— Begin —

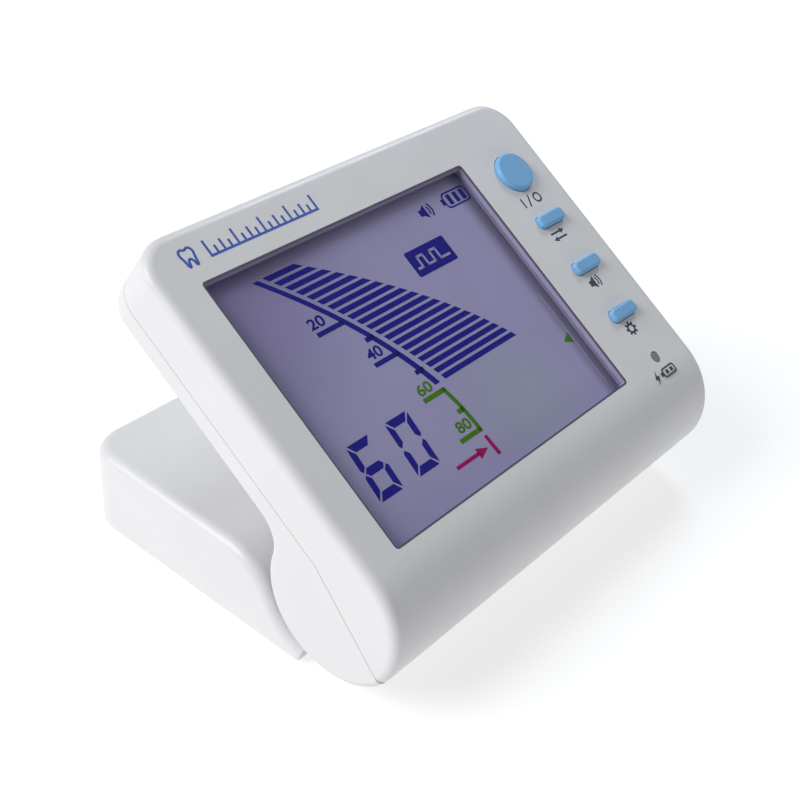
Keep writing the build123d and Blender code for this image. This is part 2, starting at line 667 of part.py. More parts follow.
# ---- write one file per node ----------------------------------------------------
def head_nodes():
    nodes = {
        "front_cover": front_cover(),
        "rear_cover": rear_cover(),
        "display_window": display_window(),
        "lcd_glass": lcd_glass(),
        "lcd_backlight": lcd_backlight(),
        "lcd_frame": lcd_frame(),
        "main_board": main_board(),
        "board_chips": board_chips(),
        "key_switches": key_switches(),
        "charge_led": charge_led(),
        "buzzer": buzzer(),
        "measuring_socket": measuring_socket(),
        "charge_socket": charge_socket(),
        "socket_board": socket_board(),
        "cover_screws": cover_screws(),
        "board_screws": board_screws(),
        "bracket_screws": bracket_screws(),
        "friction_washers": friction_washers(),
        "hinge_nuts": hinge_nuts(),
        "head_lead": head_lead(),
    }
    for name, maker in (("hinge_bracket", hinge_bracket), ("hinge_pin", hinge_pin)):
        piece = maker()
        nodes[name + "_right"] = piece
        nodes[name + "_left"] = mirrored(piece)
    for name in KEY_VS:
        nodes[name + "_key"] = key_cap(name)
        nodes[name + "_plunger"] = key_plunger(name)
    return nodes


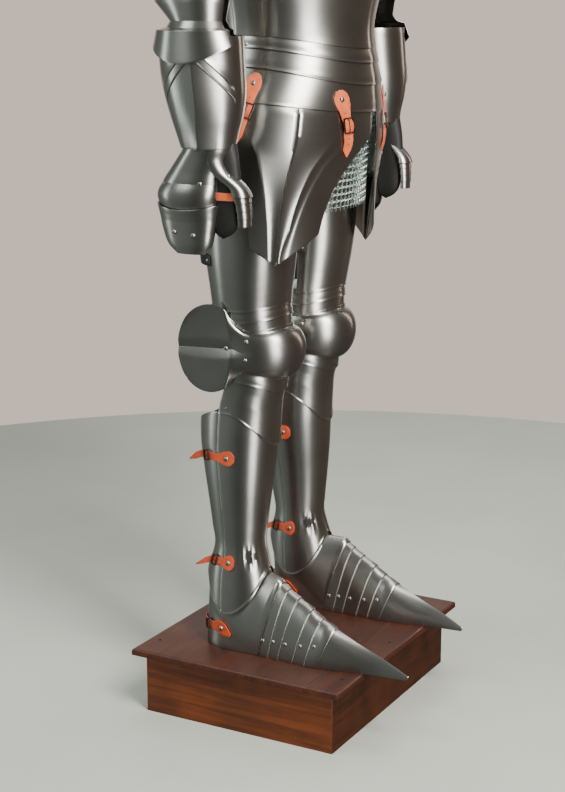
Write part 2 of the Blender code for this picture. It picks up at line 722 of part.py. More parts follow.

— End —

**GIVEN TASK:** All of the entries above need to be reproduced exactly.

**TASK OUTPUT:**
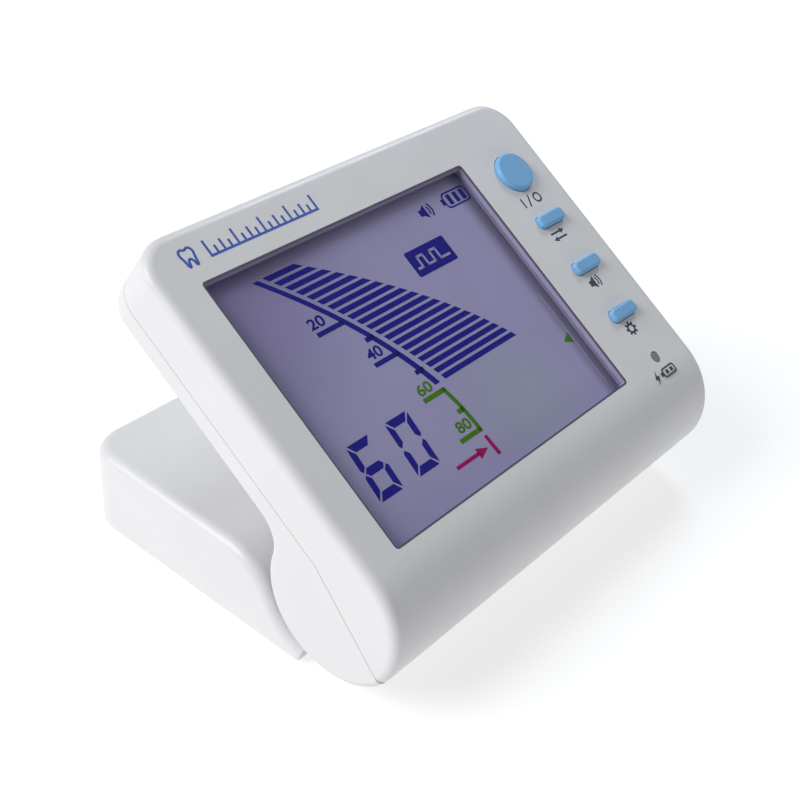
Keep writing the build123d and Blender code for this image. This is part 2, starting at line 667 of part.py. More parts follow.
# ---- write one file per node ----------------------------------------------------
def head_nodes():
    nodes = {
        "front_cover": front_cover(),
        "rear_cover": rear_cover(),
        "display_window": display_window(),
        "lcd_glass": lcd_glass(),
        "lcd_backlight": lcd_backlight(),
        "lcd_frame": lcd_frame(),
        "main_board": main_board(),
        "board_chips": board_chips(),
        "key_switches": key_switches(),
        "charge_led": charge_led(),
        "buzzer": buzzer(),
        "measuring_socket": measuring_socket(),
        "charge_socket": charge_socket(),
        "socket_board": socket_board(),
        "cover_screws": cover_screws(),
        "board_screws": board_screws(),
        "bracket_screws": bracket_screws(),
        "friction_washers": friction_washers(),
        "hinge_nuts": hinge_nuts(),
        "head_lead": head_lead(),
    }
    for name, maker in (("hinge_bracket", hinge_bracket), ("hinge_pin", hinge_pin)):
        piece = maker()
        nodes[name + "_right"] = piece
        nodes[name + "_left"] = mirrored(piece)
    for name in KEY_VS:
        nodes[name + "_key"] = key_cap(name)
        nodes[name + "_plunger"] = key_plunger(name)
    return nodes


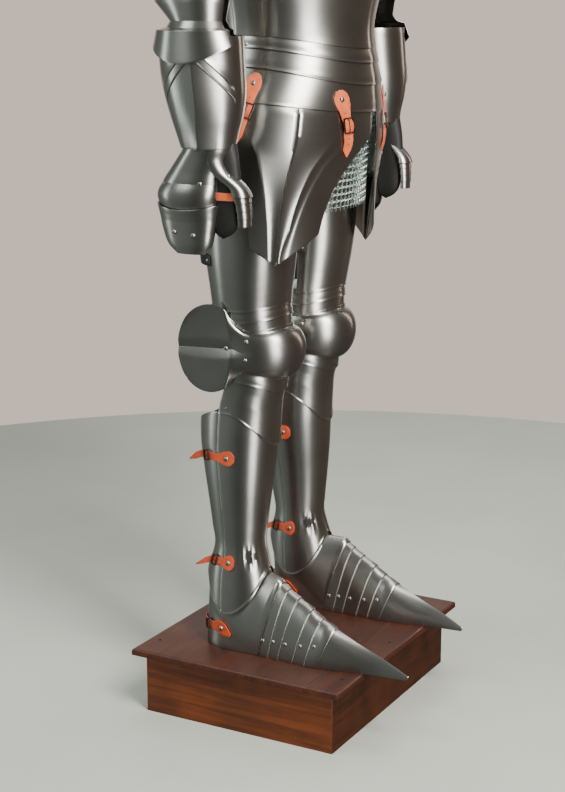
Write part 2 of the Blender code for this picture. It picks up at line 722 of part.py. More parts follow.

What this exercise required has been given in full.